The first half of Humane Livestock Handling reviews the natural behavior and temperament of cattle. Working with the animals' natural instincts, Grandin describes low-stress methods for moving cattle on pastures, paddocks, and feedlot pens. Slow, controlled movement reduces stress and fear, resulting in calmer, healthier cattle. They eat better, are less likely to become sick, and do not run into fences and gates, injuring themselves and bruising the meat. Calm cattle are also far less likely to injure the humans working with them.

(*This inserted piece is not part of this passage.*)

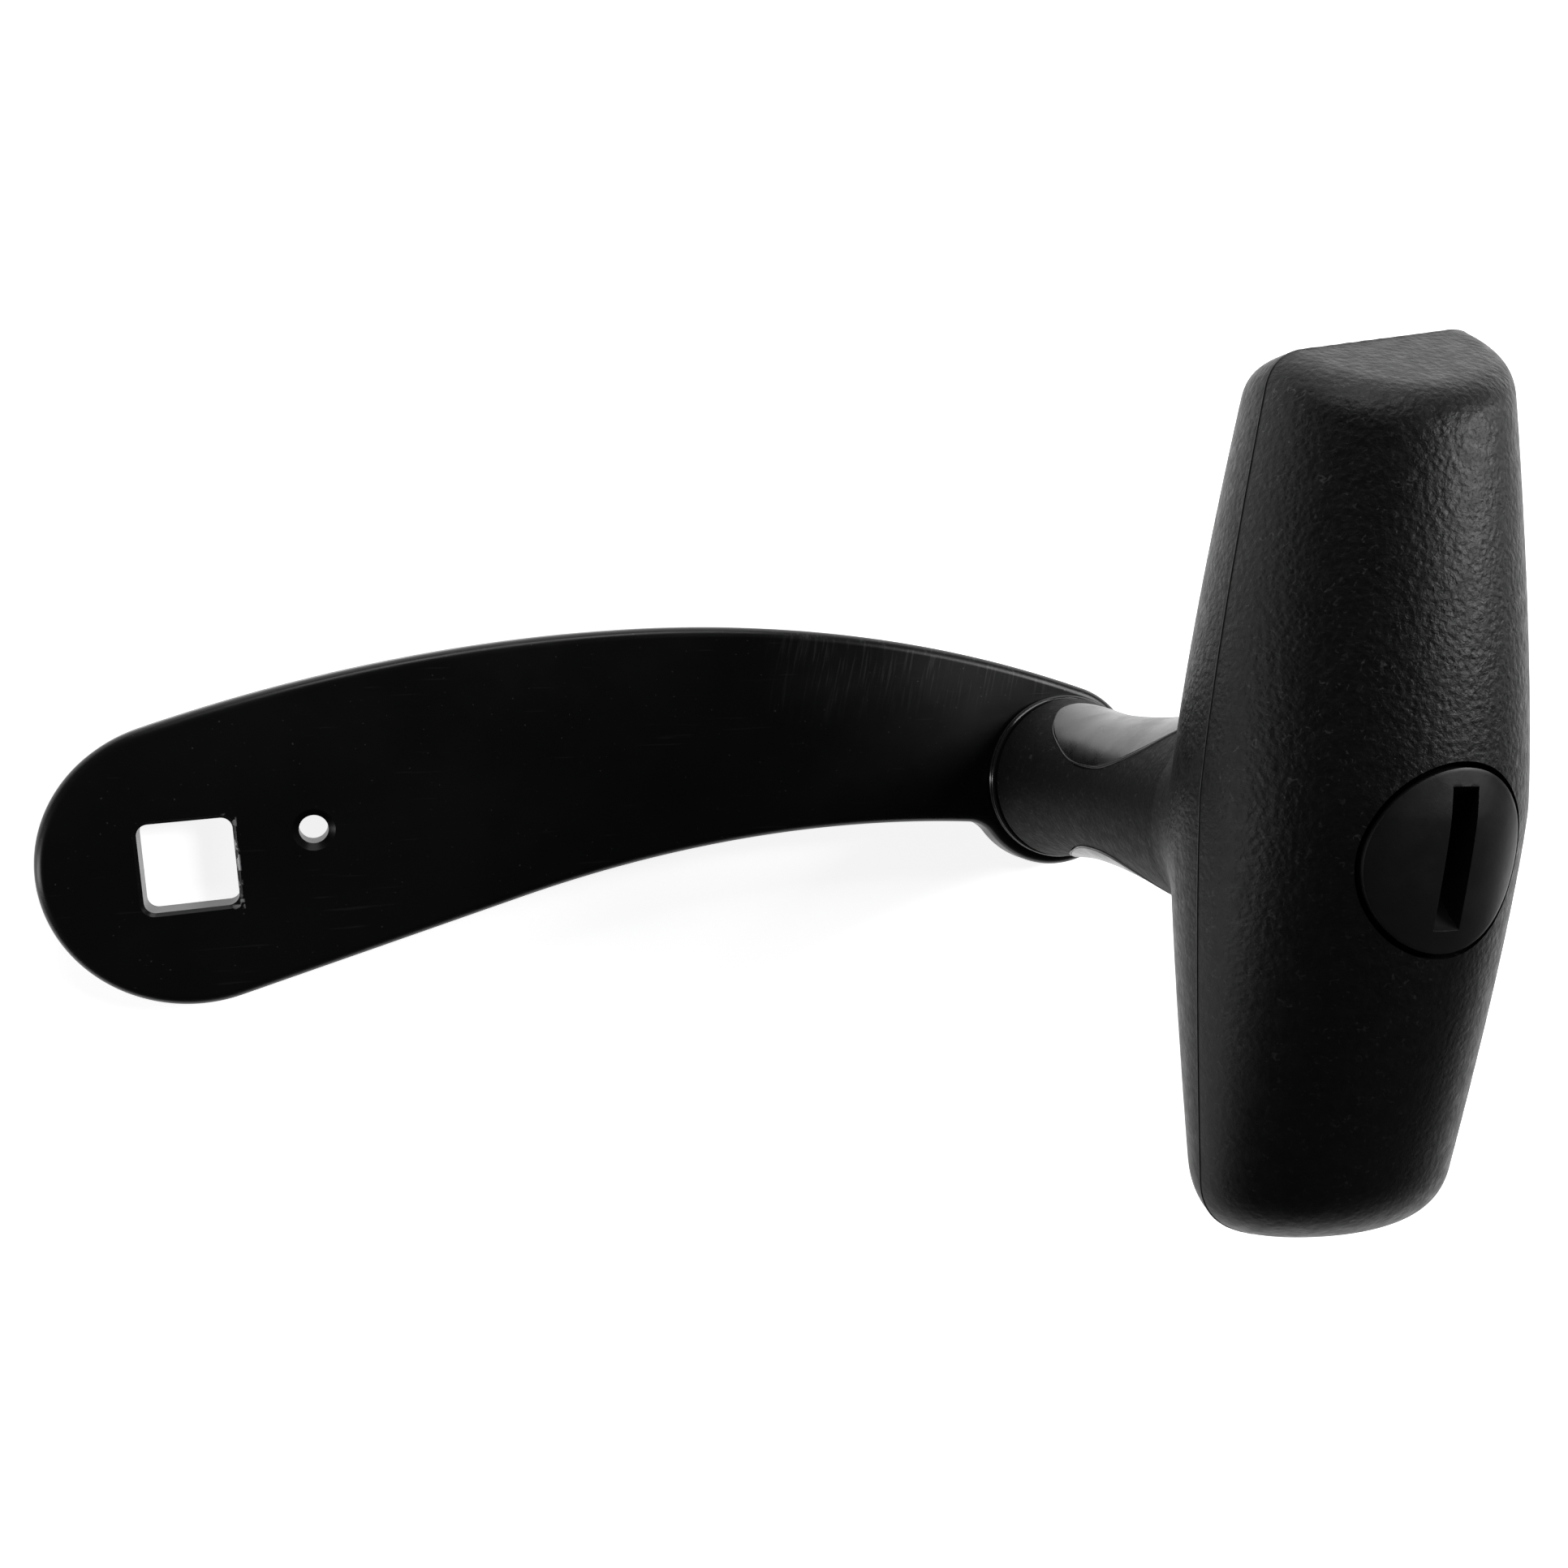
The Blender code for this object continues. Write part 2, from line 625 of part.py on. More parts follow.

The second half of the book is packed with construction plans, diagrams and detailed designs for putting Grandin's ideas into practice. Featuring plans for everything from gate latches to chutes, corrals, and sorting pens for full-scale facilities, there are designs that can be used in both large and small operations. In fact, half of the cattle in North America are already handled in systems designed by Grandin, and the demand for humanely processed meat continues to grow.
Temple Grandin's systems are quickly becoming the industry-wide standard. No livestock operation, small or large, can afford to ignore Humane Livestock Handling.